Dear Joelle,
> what reasoning we have behind this shape?
Well, it's the time course resulting from convolving a stimulus on/off function with the canonical HRF response. If you have different assumptions then it doesn't make sense to rely on the canonical HRF of course.
> What is the point of having a constant term in the model?
The intercept is the mean of the measured data ("implicit baseline") when all predictors are 0. We need an intercept because when all predictors are 0 the voxels within the EPI images are not 0 but have some positive value still (due to the hydrogen nuclei within the tisse, independent of any BOLD effect).
> then such short rest periods doesnt allow for the signal to return to baseline
Yes.
> What would [1 -1] then test, with the 1 over the task column and the -1 over the constant column?

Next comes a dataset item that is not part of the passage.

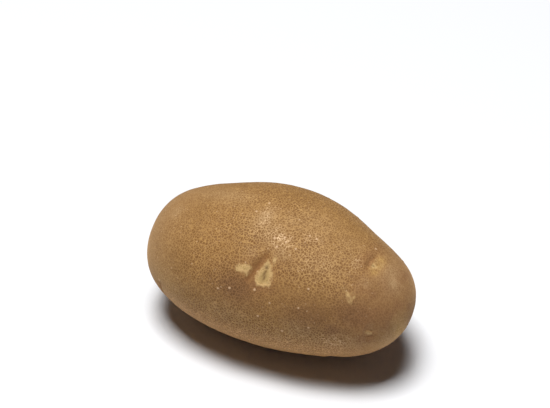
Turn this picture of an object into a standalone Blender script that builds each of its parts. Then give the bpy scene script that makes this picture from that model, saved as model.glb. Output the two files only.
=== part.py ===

As stated, in a simple linear regression it's slope vs. intercept, in fMRI it's beta of the task regressor vs. beta of the constant term. It's statistically valid, but it (likely) lacks a meaning. If you look at the last beta image in your analysis folder you might get an idea why, also see above what the intercept means.
> My goal is to see which regions are activated during the task compared to during rest.
As you don't explicitely model rest the correct contrast is [1 0] for positive activations during task and [-1 0] for negative activations during task. As stated previously, the design is highly inefficient though, so it wouldn't be surprising if you fail to detect expected effects.